Task: Reproduce the listing below in full and without alteration, apart from its pictures.

Data records:
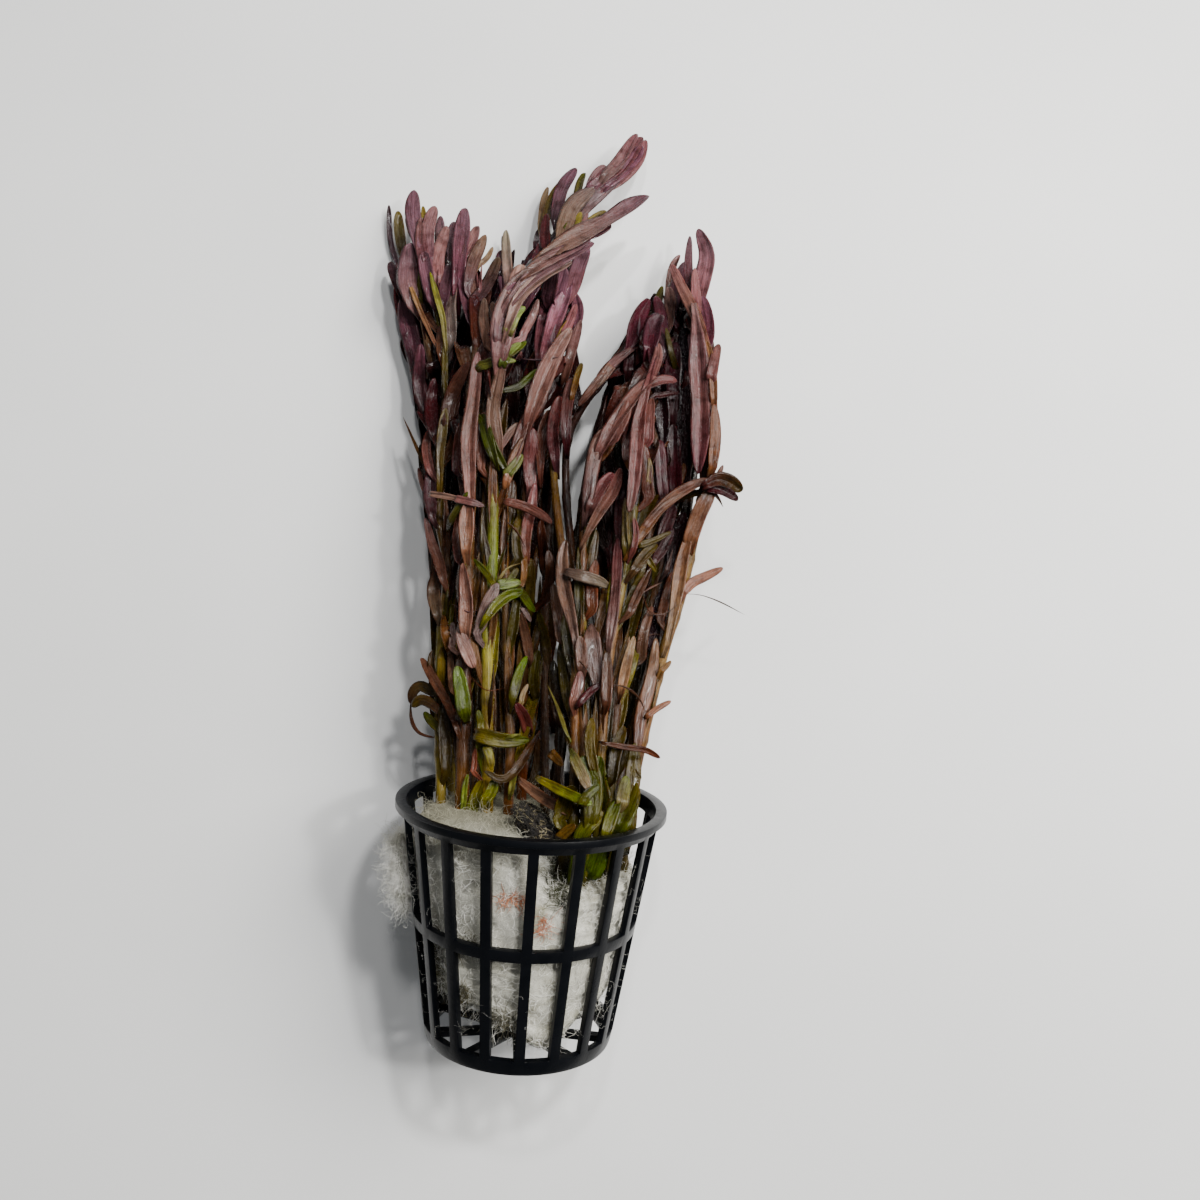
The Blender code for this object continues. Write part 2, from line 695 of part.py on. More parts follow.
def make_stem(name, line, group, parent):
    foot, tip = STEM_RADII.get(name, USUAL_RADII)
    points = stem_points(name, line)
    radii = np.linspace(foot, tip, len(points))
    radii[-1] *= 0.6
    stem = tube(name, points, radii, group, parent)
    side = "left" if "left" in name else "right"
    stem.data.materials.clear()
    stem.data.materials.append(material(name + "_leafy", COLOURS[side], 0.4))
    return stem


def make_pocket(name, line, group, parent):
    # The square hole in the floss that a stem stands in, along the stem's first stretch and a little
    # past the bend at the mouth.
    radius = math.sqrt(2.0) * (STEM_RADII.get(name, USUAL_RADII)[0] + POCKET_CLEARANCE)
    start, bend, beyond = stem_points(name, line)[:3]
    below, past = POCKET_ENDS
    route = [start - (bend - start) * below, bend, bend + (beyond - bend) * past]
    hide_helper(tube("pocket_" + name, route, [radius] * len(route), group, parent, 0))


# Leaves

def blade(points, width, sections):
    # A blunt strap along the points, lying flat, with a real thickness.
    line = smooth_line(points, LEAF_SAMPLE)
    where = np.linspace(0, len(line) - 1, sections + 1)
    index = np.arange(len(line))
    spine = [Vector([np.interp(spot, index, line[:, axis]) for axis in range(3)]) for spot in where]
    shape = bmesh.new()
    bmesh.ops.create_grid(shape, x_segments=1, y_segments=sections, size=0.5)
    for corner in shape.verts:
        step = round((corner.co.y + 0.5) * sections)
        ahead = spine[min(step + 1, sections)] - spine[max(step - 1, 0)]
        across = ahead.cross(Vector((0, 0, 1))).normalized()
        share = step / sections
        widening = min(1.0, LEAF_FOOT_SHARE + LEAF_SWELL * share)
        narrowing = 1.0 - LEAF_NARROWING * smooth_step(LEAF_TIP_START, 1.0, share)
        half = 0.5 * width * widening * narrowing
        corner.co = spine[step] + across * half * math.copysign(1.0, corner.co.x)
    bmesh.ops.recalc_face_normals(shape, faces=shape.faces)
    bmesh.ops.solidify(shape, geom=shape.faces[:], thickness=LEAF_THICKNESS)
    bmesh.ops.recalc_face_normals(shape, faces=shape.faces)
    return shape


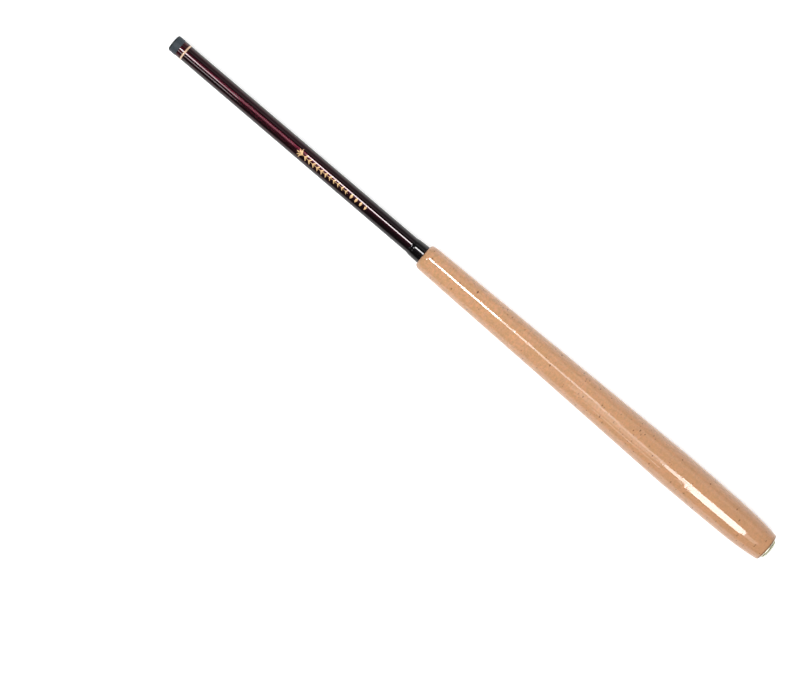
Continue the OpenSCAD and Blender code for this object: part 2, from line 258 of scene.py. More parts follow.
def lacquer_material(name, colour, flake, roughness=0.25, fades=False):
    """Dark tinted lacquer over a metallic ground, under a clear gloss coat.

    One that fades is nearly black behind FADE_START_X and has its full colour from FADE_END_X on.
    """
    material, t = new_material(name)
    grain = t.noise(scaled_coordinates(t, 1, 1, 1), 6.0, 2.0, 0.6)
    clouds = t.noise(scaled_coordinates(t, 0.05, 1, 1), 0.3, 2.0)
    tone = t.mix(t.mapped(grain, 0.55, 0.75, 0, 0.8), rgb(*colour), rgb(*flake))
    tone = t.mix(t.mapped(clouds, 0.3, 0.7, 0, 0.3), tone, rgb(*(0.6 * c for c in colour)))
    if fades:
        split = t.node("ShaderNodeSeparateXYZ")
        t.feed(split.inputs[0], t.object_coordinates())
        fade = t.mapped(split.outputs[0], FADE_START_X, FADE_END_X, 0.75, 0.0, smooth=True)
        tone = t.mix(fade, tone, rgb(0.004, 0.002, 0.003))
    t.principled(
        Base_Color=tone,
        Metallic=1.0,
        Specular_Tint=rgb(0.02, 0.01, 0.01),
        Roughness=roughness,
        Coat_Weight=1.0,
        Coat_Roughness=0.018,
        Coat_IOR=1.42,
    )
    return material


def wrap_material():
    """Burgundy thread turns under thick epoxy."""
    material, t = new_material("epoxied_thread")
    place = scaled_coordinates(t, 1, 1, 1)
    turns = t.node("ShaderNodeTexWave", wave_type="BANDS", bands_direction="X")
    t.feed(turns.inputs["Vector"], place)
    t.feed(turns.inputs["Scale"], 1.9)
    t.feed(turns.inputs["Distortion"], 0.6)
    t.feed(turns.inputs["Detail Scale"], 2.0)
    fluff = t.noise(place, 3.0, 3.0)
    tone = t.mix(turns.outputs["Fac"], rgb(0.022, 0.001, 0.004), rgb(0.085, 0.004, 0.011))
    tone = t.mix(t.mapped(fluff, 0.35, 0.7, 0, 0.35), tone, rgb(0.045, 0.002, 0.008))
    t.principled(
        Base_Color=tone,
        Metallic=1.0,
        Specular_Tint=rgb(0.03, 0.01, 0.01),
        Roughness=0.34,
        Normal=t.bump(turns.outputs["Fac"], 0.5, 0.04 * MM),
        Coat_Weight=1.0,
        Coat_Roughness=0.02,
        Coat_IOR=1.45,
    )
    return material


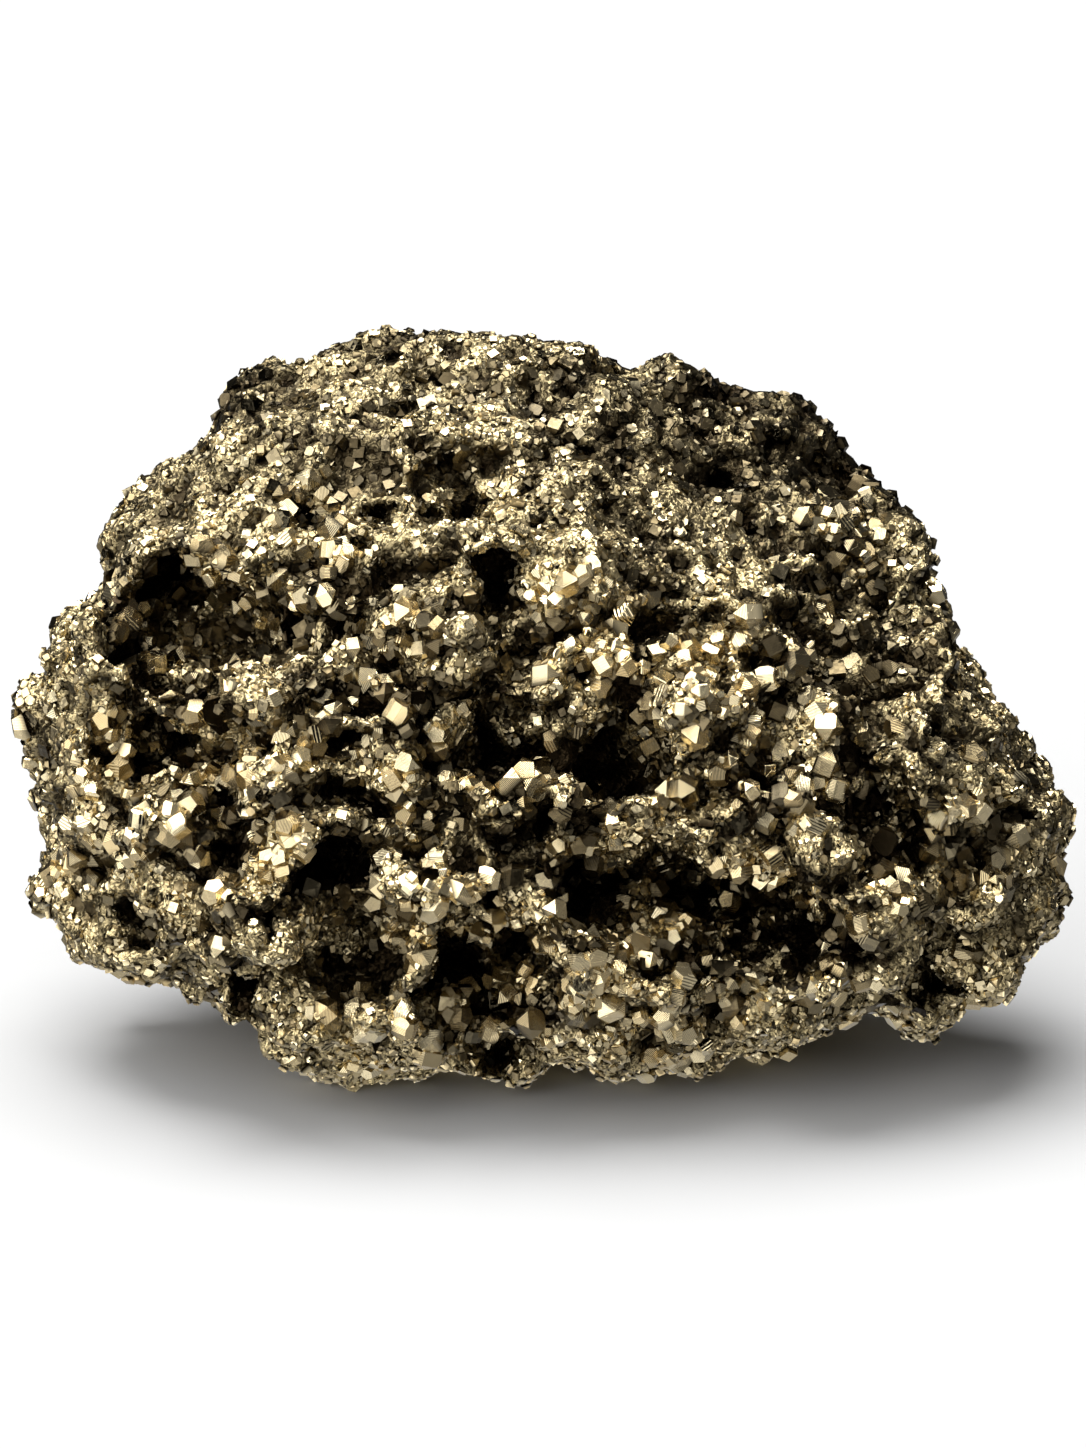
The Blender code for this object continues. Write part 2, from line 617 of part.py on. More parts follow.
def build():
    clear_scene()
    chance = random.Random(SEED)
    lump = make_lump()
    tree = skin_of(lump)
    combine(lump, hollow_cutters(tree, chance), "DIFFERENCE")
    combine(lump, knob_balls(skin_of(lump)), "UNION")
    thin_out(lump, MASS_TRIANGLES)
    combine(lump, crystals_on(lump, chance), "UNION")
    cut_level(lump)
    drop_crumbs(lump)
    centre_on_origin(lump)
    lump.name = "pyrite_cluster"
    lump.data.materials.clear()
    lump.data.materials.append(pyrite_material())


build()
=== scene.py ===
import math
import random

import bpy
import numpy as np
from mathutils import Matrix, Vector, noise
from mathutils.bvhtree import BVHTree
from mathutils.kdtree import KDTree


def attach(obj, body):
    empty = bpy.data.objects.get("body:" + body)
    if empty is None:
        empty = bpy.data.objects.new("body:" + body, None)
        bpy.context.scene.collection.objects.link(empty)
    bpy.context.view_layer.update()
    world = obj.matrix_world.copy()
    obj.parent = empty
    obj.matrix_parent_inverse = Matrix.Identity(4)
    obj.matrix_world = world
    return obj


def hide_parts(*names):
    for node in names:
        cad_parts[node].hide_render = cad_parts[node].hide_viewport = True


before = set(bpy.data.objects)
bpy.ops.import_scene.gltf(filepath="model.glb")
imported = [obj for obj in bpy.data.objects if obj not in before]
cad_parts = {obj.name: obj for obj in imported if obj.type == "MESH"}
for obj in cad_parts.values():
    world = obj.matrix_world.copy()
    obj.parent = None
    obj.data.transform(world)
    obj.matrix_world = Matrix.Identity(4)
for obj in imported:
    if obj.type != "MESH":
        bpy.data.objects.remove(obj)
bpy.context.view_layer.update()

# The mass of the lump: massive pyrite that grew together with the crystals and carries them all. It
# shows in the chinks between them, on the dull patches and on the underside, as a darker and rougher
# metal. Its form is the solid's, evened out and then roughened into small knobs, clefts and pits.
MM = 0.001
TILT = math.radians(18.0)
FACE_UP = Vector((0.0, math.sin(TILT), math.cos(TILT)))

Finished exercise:
The Blender code for this object continues. Write part 2, from line 695 of part.py on. More parts follow.
def make_stem(name, line, group, parent):
    foot, tip = STEM_RADII.get(name, USUAL_RADII)
    points = stem_points(name, line)
    radii = np.linspace(foot, tip, len(points))
    radii[-1] *= 0.6
    stem = tube(name, points, radii, group, parent)
    side = "left" if "left" in name else "right"
    stem.data.materials.clear()
    stem.data.materials.append(material(name + "_leafy", COLOURS[side], 0.4))
    return stem


def make_pocket(name, line, group, parent):
    # The square hole in the floss that a stem stands in, along the stem's first stretch and a little
    # past the bend at the mouth.
    radius = math.sqrt(2.0) * (STEM_RADII.get(name, USUAL_RADII)[0] + POCKET_CLEARANCE)
    start, bend, beyond = stem_points(name, line)[:3]
    below, past = POCKET_ENDS
    route = [start - (bend - start) * below, bend, bend + (beyond - bend) * past]
    hide_helper(tube("pocket_" + name, route, [radius] * len(route), group, parent, 0))


# Leaves

def blade(points, width, sections):
    # A blunt strap along the points, lying flat, with a real thickness.
    line = smooth_line(points, LEAF_SAMPLE)
    where = np.linspace(0, len(line) - 1, sections + 1)
    index = np.arange(len(line))
    spine = [Vector([np.interp(spot, index, line[:, axis]) for axis in range(3)]) for spot in where]
    shape = bmesh.new()
    bmesh.ops.create_grid(shape, x_segments=1, y_segments=sections, size=0.5)
    for corner in shape.verts:
        step = round((corner.co.y + 0.5) * sections)
        ahead = spine[min(step + 1, sections)] - spine[max(step - 1, 0)]
        across = ahead.cross(Vector((0, 0, 1))).normalized()
        share = step / sections
        widening = min(1.0, LEAF_FOOT_SHARE + LEAF_SWELL * share)
        narrowing = 1.0 - LEAF_NARROWING * smooth_step(LEAF_TIP_START, 1.0, share)
        half = 0.5 * width * widening * narrowing
        corner.co = spine[step] + across * half * math.copysign(1.0, corner.co.x)
    bmesh.ops.recalc_face_normals(shape, faces=shape.faces)
    bmesh.ops.solidify(shape, geom=shape.faces[:], thickness=LEAF_THICKNESS)
    bmesh.ops.recalc_face_normals(shape, faces=shape.faces)
    return shape


Continue the OpenSCAD and Blender code for this object: part 2, from line 258 of scene.py. More parts follow.
def lacquer_material(name, colour, flake, roughness=0.25, fades=False):
    """Dark tinted lacquer over a metallic ground, under a clear gloss coat.

    One that fades is nearly black behind FADE_START_X and has its full colour from FADE_END_X on.
    """
    material, t = new_material(name)
    grain = t.noise(scaled_coordinates(t, 1, 1, 1), 6.0, 2.0, 0.6)
    clouds = t.noise(scaled_coordinates(t, 0.05, 1, 1), 0.3, 2.0)
    tone = t.mix(t.mapped(grain, 0.55, 0.75, 0, 0.8), rgb(*colour), rgb(*flake))
    tone = t.mix(t.mapped(clouds, 0.3, 0.7, 0, 0.3), tone, rgb(*(0.6 * c for c in colour)))
    if fades:
        split = t.node("ShaderNodeSeparateXYZ")
        t.feed(split.inputs[0], t.object_coordinates())
        fade = t.mapped(split.outputs[0], FADE_START_X, FADE_END_X, 0.75, 0.0, smooth=True)
        tone = t.mix(fade, tone, rgb(0.004, 0.002, 0.003))
    t.principled(
        Base_Color=tone,
        Metallic=1.0,
        Specular_Tint=rgb(0.02, 0.01, 0.01),
        Roughness=roughness,
        Coat_Weight=1.0,
        Coat_Roughness=0.018,
        Coat_IOR=1.42,
    )
    return material


def wrap_material():
    """Burgundy thread turns under thick epoxy."""
    material, t = new_material("epoxied_thread")
    place = scaled_coordinates(t, 1, 1, 1)
    turns = t.node("ShaderNodeTexWave", wave_type="BANDS", bands_direction="X")
    t.feed(turns.inputs["Vector"], place)
    t.feed(turns.inputs["Scale"], 1.9)
    t.feed(turns.inputs["Distortion"], 0.6)
    t.feed(turns.inputs["Detail Scale"], 2.0)
    fluff = t.noise(place, 3.0, 3.0)
    tone = t.mix(turns.outputs["Fac"], rgb(0.022, 0.001, 0.004), rgb(0.085, 0.004, 0.011))
    tone = t.mix(t.mapped(fluff, 0.35, 0.7, 0, 0.35), tone, rgb(0.045, 0.002, 0.008))
    t.principled(
        Base_Color=tone,
        Metallic=1.0,
        Specular_Tint=rgb(0.03, 0.01, 0.01),
        Roughness=0.34,
        Normal=t.bump(turns.outputs["Fac"], 0.5, 0.04 * MM),
        Coat_Weight=1.0,
        Coat_Roughness=0.02,
        Coat_IOR=1.45,
    )
    return material


The Blender code for this object continues. Write part 2, from line 617 of part.py on. More parts follow.
def build():
    clear_scene()
    chance = random.Random(SEED)
    lump = make_lump()
    tree = skin_of(lump)
    combine(lump, hollow_cutters(tree, chance), "DIFFERENCE")
    combine(lump, knob_balls(skin_of(lump)), "UNION")
    thin_out(lump, MASS_TRIANGLES)
    combine(lump, crystals_on(lump, chance), "UNION")
    cut_level(lump)
    drop_crumbs(lump)
    centre_on_origin(lump)
    lump.name = "pyrite_cluster"
    lump.data.materials.clear()
    lump.data.materials.append(pyrite_material())


build()
=== scene.py ===
import math
import random

import bpy
import numpy as np
from mathutils import Matrix, Vector, noise
from mathutils.bvhtree import BVHTree
from mathutils.kdtree import KDTree


def attach(obj, body):
    empty = bpy.data.objects.get("body:" + body)
    if empty is None:
        empty = bpy.data.objects.new("body:" + body, None)
        bpy.context.scene.collection.objects.link(empty)
    bpy.context.view_layer.update()
    world = obj.matrix_world.copy()
    obj.parent = empty
    obj.matrix_parent_inverse = Matrix.Identity(4)
    obj.matrix_world = world
    return obj


def hide_parts(*names):
    for node in names:
        cad_parts[node].hide_render = cad_parts[node].hide_viewport = True


before = set(bpy.data.objects)
bpy.ops.import_scene.gltf(filepath="model.glb")
imported = [obj for obj in bpy.data.objects if obj not in before]
cad_parts = {obj.name: obj for obj in imported if obj.type == "MESH"}
for obj in cad_parts.values():
    world = obj.matrix_world.copy()
    obj.parent = None
    obj.data.transform(world)
    obj.matrix_world = Matrix.Identity(4)
for obj in imported:
    if obj.type != "MESH":
        bpy.data.objects.remove(obj)
bpy.context.view_layer.update()

# The mass of the lump: massive pyrite that grew together with the crystals and carries them all. It
# shows in the chinks between them, on the dull patches and on the underside, as a darker and rougher
# metal. Its form is the solid's, evened out and then roughened into small knobs, clefts and pits.
MM = 0.001
TILT = math.radians(18.0)
FACE_UP = Vector((0.0, math.sin(TILT), math.cos(TILT)))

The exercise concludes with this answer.